Though down time runs scarce in his life, Yohannan has remained active as an author throughout his adult life and, since 1998, has written four books and ghost-written at least as many as that. “My first book happened as a result of working for Tim Gunn almost 15 years ago. I was a master student at Cooper Hewitt at the time and Tim brought me in front of the board of the New School to propose an exhibition on the most important designer in Parsons’ history. I remember the meeting: Sitting with the board arrayed in grey suits and me, wearing a Ramones tee-shirt and jeans. I proposed Claire McCardell. They were astounded that I even knew who she was and gave Tim and me the green light. Within the year, I had my first exhibition and my first book deal.”
Fresh from his celebrated Valentina show and book (the optioned film rights were recently at the center of a bidding war involving three studios), Yohannan says, “I feel incredibly fortunate – especially as I never aimed for this career…I mean, think about it, I sell ideas.
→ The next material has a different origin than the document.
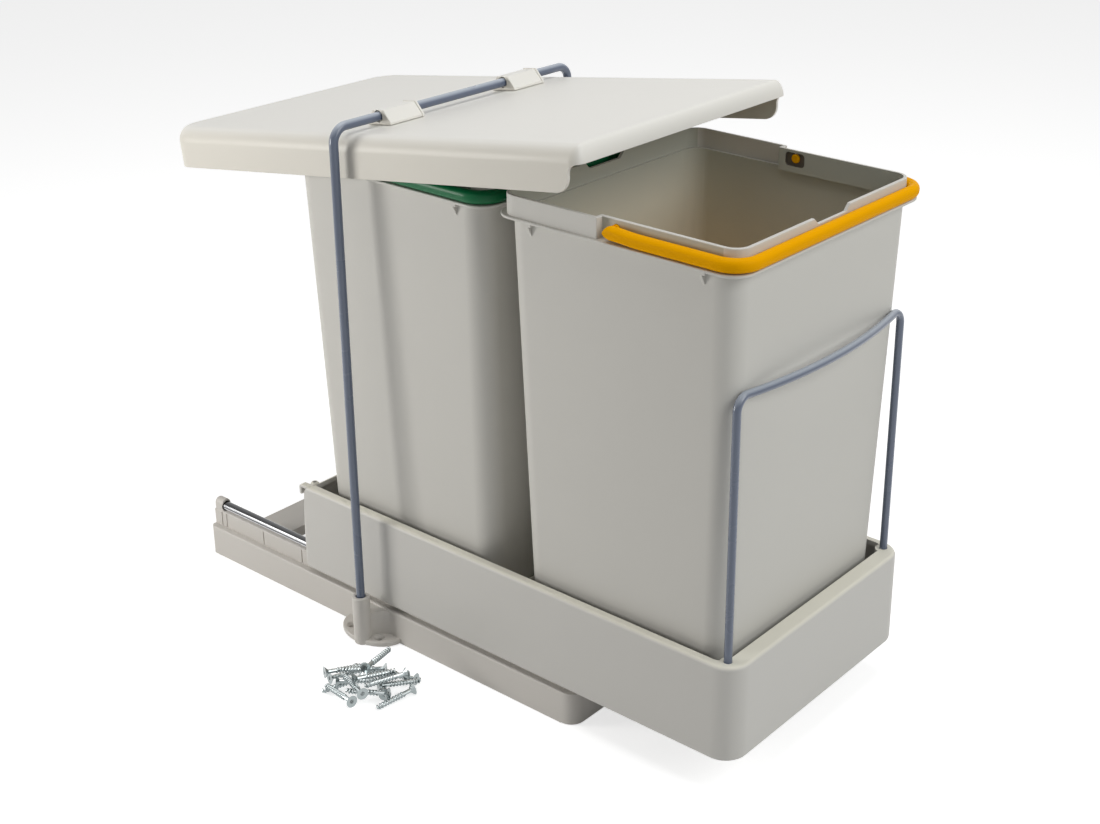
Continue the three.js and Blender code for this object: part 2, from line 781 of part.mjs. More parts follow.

Who would ever rationally set about trying to get a job like that?” True to his nature, Yohannan modestly gives most of the credit for the success of the “Model as Muse” exhitibt to Harold Koda, saying, “He is remarkable in every way — so incredibly generous with his knowledge. I will walk away from this collaboration as a better scholar and a better teacher as a result of working closely with of Harold Koda and Andrew Bolton.” Of the exhibition (which runs until August 9, 2009) he says, “I think women in particular realize that fashion is more than a dress, and will experience a sense of pride in seeing credit finally being given to the extraordinary contribution these women have made to the formation and transmission of the 20th century’s evolving ideals of feminine beauty.”
With his hard-won academic achievements and model looks, coupled with an elite following and the support of the world’s leading academic institutions, Kohle Yohannan appears to have his future assured by both his mass-appeal with the rarified high culture audience that just can’t seem to get enough of his unique brand of savvy pop-meets-professional intellectualism.